10 Proven Writing Tips
- Go to a bookstore and look for books on the shelf where your book would be when published. Write down the publishing houses. Google them on-line and check out their "Writer's Guidelines" and "Submissions." (If you don’t do it their way your manuscript will not be read.)
- Join a professional organization. You can research organizations on-line for your particular genre. This provides opportunity for growth and the exchange of knowledge between writers, illustrators, editors, publishers, agents, librarians, educators, and booksellers.
- Attend conferences. Conferences are a great opportunity to meet editors who are looking for new talent. It gives you the chance to share your work with editors, publishers, and agents in your field. Developing relationships face-to-face is the best way to get your work looked at.

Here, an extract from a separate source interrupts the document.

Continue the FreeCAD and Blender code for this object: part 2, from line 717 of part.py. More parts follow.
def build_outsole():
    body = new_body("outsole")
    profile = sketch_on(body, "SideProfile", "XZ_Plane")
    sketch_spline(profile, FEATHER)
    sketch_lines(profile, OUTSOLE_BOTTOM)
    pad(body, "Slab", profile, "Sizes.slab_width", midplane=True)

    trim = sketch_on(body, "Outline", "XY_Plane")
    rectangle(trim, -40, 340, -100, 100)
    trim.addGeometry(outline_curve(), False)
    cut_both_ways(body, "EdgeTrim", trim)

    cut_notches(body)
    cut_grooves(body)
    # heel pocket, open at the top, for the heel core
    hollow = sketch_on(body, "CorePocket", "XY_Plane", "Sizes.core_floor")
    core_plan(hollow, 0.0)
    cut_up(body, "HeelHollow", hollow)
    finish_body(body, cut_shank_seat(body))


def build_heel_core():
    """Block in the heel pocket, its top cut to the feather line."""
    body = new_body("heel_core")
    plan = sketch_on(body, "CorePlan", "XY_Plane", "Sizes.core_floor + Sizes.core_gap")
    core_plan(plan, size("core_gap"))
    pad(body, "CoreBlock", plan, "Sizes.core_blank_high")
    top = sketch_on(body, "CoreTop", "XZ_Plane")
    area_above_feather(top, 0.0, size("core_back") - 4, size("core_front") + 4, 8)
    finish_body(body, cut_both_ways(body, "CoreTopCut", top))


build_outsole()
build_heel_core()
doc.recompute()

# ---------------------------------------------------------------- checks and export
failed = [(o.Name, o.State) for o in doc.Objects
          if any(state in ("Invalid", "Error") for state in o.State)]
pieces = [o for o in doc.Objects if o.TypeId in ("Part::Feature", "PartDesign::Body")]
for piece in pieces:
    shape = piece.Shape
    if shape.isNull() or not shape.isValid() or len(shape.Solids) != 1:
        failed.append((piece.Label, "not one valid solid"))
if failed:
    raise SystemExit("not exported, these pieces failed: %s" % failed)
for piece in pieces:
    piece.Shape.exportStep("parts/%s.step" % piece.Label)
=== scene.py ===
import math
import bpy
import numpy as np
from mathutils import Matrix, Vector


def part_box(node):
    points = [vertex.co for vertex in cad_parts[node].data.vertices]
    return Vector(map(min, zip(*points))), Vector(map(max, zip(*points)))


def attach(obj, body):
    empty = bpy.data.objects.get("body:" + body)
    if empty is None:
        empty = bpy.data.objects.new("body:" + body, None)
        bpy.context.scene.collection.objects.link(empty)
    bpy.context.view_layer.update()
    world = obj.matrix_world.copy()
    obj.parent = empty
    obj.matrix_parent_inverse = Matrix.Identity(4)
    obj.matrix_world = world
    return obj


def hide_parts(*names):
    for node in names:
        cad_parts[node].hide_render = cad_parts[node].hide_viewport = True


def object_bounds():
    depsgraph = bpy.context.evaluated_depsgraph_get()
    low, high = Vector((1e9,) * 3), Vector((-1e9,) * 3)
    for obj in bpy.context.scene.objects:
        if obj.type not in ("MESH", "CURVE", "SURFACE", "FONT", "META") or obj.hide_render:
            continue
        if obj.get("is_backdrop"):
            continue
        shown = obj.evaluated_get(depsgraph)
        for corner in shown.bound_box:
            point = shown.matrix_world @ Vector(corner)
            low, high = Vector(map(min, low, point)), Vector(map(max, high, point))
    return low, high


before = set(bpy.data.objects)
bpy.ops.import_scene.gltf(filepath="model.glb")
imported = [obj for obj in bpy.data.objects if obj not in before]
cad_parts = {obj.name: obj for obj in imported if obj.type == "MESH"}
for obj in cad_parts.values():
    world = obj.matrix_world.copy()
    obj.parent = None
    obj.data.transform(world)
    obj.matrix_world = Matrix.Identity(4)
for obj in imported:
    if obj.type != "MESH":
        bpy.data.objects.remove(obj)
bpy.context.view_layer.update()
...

- Grow professionally. Take writing classes at your local community college, at conferences, or through professional organizations you join. Continually work at honing your craft.
- Set a time to write every day/week and don’t deviate from it. Keep a journal or start a blog. Write about what you know and what matters to you. The best way to involve the reader is to get them emotionally invested in what you have to say.

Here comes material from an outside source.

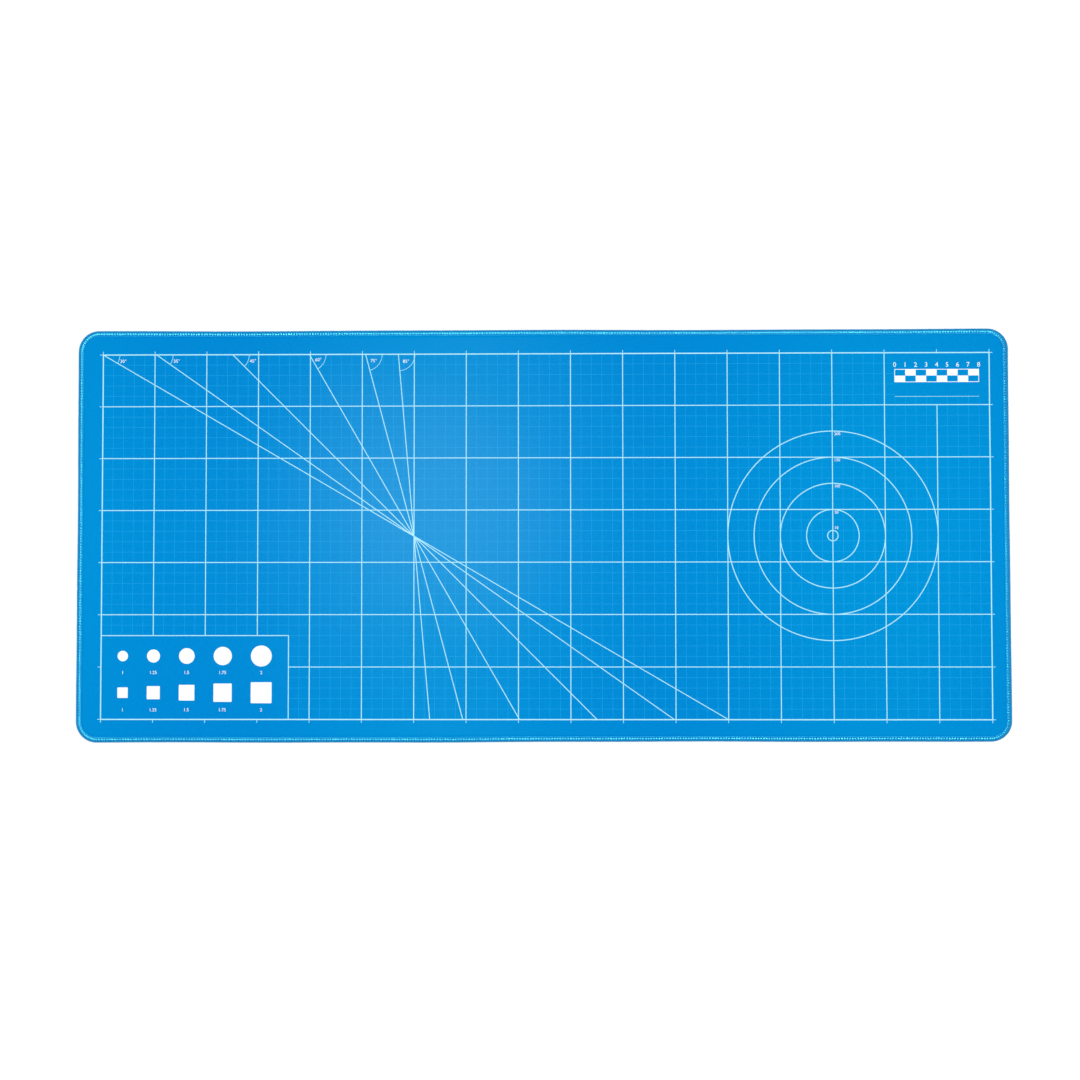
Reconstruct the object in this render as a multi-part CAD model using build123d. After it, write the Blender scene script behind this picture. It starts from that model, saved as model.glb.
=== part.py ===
from build123d import *
import os

# Desk mat: a printed knit cloth bonded to a foamed rubber base, with its rim
# squeezed and bound by a three-thread overlock seam that runs all the way round.
# Millimetres. The origin is the centre of the underside, +X runs along the length
# and +Z points up through the printed side.

# Outline
mat_length = 893.0
mat_width = 395.0
corner_radius = 20.0

# Layers, away from the rim
base_thickness = 3.3
film_thickness = 0.1
cloth_thickness = 0.6

# Overlock seam
seam_width = 5.5        # mat's outer edge to the inner side of the needle line
looper_layer = 0.6      # looper threads lying over the rim and round its cut edge
edge_flat = 0.25        # upright strip left between the two roundings of the edge
needle_thread_width = 0.5
needle_thread_height = 0.4
crest_rise = 0.15       # top of the upper looper above the printed surface
desk_clearance = 0.1    # gap that keeps the lower looper off the desk
ramp_width = 1.0        # run over which the layers slope down to the squeezed rim

# Heights worked out from the sizes above
base_top = base_thickness
film_top = base_top + film_thickness
cloth_top = film_top + cloth_thickness
seam_bottom = desk_clearance
seam_top = cloth_top + crest_rise
rim_bottom = seam_bottom + looper_layer
rim_drop = looper_layer - crest_rise
rim_top = cloth_top - rim_drop
seam_middle = (seam_bottom + seam_top) / 2
seam_edge_radius = (seam_top - seam_bottom - edge_flat) / 2
rim_edge_radius = seam_edge_radius - looper_layer

# Insets from the mat's outer edge worked out from the sizes above
rim_inset = looper_layer
needle_inset = seam_width - needle_thread_width
ramp_foot_inset = seam_width
ramp_head_inset = seam_width + ramp_width


def outline(inset, height):
    """Rounded rectangle of the mat's outer edge moved in by inset, lying at a height."""
    shape = RectangleRounded(
        mat_length - 2 * inset,
        mat_width - 2 * inset,
        corner_radius - inset,
    )
    return Plane.XY.offset(height) * shape


def slab(inset, bottom, top):
    return extrude(outline(inset, bottom), amount=top - bottom)


def rounded_slab(inset, bottom, top, radius):
    block = slab(inset, bottom, top)
    return fillet(block.faces().filter_by(Axis.Z).edges(), radius)


def slope(bottom_inset, bottom, top_inset, top):
    """Solid between two outlines, with its sides sloping from one to the other."""
    return loft([outline(bottom_inset, bottom), outline(top_inset, top)], ruled=True)


def layers_up_to(top):
    """Everything from the squeezed rim's underside up to one layer's top surface."""
    squeezed_top = top - rim_drop
    raised_middle = slope(ramp_foot_inset, squeezed_top, ramp_head_inset, top)
    return slab(rim_inset, rim_bottom, squeezed_top) + raised_middle


def make_rim():
    """The three layers' squeezed rim as one body, with its cut edge pulled round."""
    return rounded_slab(rim_inset, rim_bottom, rim_top, rim_edge_radius)


def pulled_round(layer):
    """A layer with its square cut edge pulled round by the looper threads."""
    square_rim = slab(rim_inset, rim_bottom, rim_top)
    return layer - (square_rim - make_rim())


def make_rubber_base():
    raised_underside = slope(ramp_head_inset, 0, ramp_foot_inset, rim_bottom)
    return pulled_round(layers_up_to(base_top)) + raised_underside


def make_adhesive_film():
    return pulled_round(layers_up_to(film_top) - layers_up_to(base_top))


def make_printed_cloth():
    return pulled_round(layers_up_to(cloth_top) - layers_up_to(film_top))


def make_looper_wrap():
    """Ring of looper threads over the rim's top, cut edge and underside."""
    cover = rounded_slab(0, seam_bottom, seam_top, seam_edge_radius)
    middle = slab(needle_inset, seam_bottom, seam_top)
    return cover - middle - make_rim()


def make_upper_looper_thread():
    return make_looper_wrap() & slab(0, seam_middle, seam_top)


def make_lower_looper_thread():
    return make_looper_wrap() & slab(0, seam_bottom, seam_middle)


def make_needle_thread():
    needle_thread_top = rim_top + needle_thread_height
    outer = slab(needle_inset, rim_top, needle_thread_top)
    inner = slab(seam_width, rim_top, needle_thread_top)
    return outer - inner


nodes = {
    "rubber_base": make_rubber_base,
    "adhesive_film": make_adhesive_film,
    "printed_cloth": make_printed_cloth,
    "needle_thread": make_needle_thread,
    "upper_looper_thread": make_upper_looper_thread,
    "lower_looper_thread": make_lower_looper_thread,
}

os.makedirs("parts", exist_ok=True)
for name, make in nodes.items():
    export_step(make(), f"parts/{name}.step")
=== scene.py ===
import math

import bpy
import numpy as np
from mathutils.geometry import delaunay_2d_cdt
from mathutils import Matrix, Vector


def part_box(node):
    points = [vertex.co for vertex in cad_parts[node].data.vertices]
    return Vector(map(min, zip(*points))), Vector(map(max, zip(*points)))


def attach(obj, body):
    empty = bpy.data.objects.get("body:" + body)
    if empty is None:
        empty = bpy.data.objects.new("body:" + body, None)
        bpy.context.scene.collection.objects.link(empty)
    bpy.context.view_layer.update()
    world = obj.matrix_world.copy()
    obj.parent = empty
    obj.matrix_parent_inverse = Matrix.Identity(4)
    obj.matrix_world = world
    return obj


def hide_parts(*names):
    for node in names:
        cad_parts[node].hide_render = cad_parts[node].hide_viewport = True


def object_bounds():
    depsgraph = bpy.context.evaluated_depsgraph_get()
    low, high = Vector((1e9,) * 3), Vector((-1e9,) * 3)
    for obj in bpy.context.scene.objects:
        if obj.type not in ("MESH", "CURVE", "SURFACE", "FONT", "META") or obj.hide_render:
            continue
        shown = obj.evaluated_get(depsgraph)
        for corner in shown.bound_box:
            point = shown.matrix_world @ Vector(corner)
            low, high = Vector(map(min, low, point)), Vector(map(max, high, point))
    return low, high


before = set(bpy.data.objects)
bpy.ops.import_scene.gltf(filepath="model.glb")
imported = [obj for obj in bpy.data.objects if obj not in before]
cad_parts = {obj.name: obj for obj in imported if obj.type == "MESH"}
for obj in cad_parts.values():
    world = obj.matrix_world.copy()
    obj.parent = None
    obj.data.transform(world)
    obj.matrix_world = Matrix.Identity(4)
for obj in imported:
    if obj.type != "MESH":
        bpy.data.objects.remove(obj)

# Desk mat: knit cloth printed with a white measuring grid, bonded to a foam rubber
# base and bound by a three-thread overlock seam. Metres, in the CAD model's frame.

MM = 0.001
CAD_LOW, CAD_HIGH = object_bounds()

# ---- Sizes that the CAD model also has ------------------------------------------

HALF_X, HALF_Y = CAD_HIGH.x, CAD_HIGH.y
CORNER_RADIUS = 20 * MM
SEAM_WIDTH = 5.5 * MM
LOOPER_LAYER = 0.6 * MM     # thickness of the loopers' wrap over and under the rim
EDGE_FLAT = 0.25 * MM       # upright stretch in the middle of the cut edge
RAMP_WIDTH = 1.0 * MM       # where the cloth slopes down to the seam
NEEDLE_LINE_WIDTH = 0.5 * MM

BASE_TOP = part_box("rubber_base")[1].z
FILM_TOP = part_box("adhesive_film")[1].z
CLOTH_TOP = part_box("printed_cloth")[1].z
SEAM_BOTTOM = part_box("lower_looper_thread")[0].z
SEAM_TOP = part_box("upper_looper_thread")[1].z

RIM_BOTTOM = SEAM_BOTTOM + LOOPER_LAYER
RIM_TOP = SEAM_TOP - LOOPER_LAYER
RIM_DROP = CLOTH_TOP - RIM_TOP
RIM_RADIUS = (SEAM_TOP - SEAM_BOTTOM - EDGE_FLAT) / 2 - LOOPER_LAYER
NEEDLE_INSET = SEAM_WIDTH - NEEDLE_LINE_WIDTH / 2

# ---- How the real mat strays from a perfect one ----------------------------------

TAPER_TOP = -0.6 * MM       # the long edges close up towards the right-hand end
TAPER_BOTTOM = 0.55 * MM
EDGE_WAVE = 0.25 * MM
EDGE_WAVE_REACH = 18 * MM   # the waves die out before the printed border
LIFT = 0.55 * MM            # how far the edge comes off the desk between its contacts
LIFT_REACH = 85 * MM
SWELL = 0.10 * MM           # slow waves of the whole surface


def share(distance, reach):
    """1 at the edge, easing to 0 at reach from it."""
    t = np.clip(1 - distance / reach, 0, 1)
    return t * t * (3 - 2 * t)


def wave(value, length, phase=0.0):
    return np.sin(2 * np.pi * value / length + phase)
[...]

- Write and rewrite. Write and rewrite. Each draft of a work surpasses the last one. Writing is an art and it takes practice to get your masterpiece just right.
- Look into self- publishing with a reputable company. For one price they can publish, distribute, and market your book for you. Then they get it into the hands of readers through their reliable distributors and network retailers, plus online at Amazon.com.

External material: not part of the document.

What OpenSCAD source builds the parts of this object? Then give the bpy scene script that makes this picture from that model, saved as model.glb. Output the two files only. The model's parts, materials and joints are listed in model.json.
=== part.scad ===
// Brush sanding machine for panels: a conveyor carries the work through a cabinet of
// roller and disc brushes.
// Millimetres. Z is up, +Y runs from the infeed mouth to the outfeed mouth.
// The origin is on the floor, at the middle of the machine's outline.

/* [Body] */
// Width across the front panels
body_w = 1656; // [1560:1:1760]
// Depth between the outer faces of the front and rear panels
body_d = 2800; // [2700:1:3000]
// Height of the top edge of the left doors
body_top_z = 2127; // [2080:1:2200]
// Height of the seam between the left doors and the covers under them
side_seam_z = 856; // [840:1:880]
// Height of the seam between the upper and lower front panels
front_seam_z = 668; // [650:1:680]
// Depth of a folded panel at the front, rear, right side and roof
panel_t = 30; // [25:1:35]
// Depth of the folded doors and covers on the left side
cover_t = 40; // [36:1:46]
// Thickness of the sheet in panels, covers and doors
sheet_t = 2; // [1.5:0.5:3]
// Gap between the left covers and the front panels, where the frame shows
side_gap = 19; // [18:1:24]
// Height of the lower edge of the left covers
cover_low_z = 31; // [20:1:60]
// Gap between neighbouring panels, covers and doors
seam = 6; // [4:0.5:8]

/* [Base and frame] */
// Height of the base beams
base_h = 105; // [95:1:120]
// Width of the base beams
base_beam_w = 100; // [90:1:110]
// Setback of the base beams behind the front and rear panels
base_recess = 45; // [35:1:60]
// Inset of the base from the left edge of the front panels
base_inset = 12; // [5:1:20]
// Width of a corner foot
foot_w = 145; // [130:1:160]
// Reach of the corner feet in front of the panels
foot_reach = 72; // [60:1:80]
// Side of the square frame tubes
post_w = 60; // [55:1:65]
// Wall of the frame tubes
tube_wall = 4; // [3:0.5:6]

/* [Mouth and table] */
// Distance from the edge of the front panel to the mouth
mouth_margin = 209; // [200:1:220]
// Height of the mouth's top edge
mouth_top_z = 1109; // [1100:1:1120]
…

- Consider who your audience is and write for them. Some words are meant for one person, some for a hundred, and some for thousands of readers. The intended audience is what matters; not how big that audience is. You have to start somewhere.
- Read, read, and read as much as you can. Read different types of literature. Become a wordsmith and immerse yourself in the world of words around you. Write down creative ways an author says something in a book and feel how the words slip off your tongue as you reread them.
- Buy “How-To Books” that give advice from people in the trenches and experts who, not unlike you, needed direction to get started.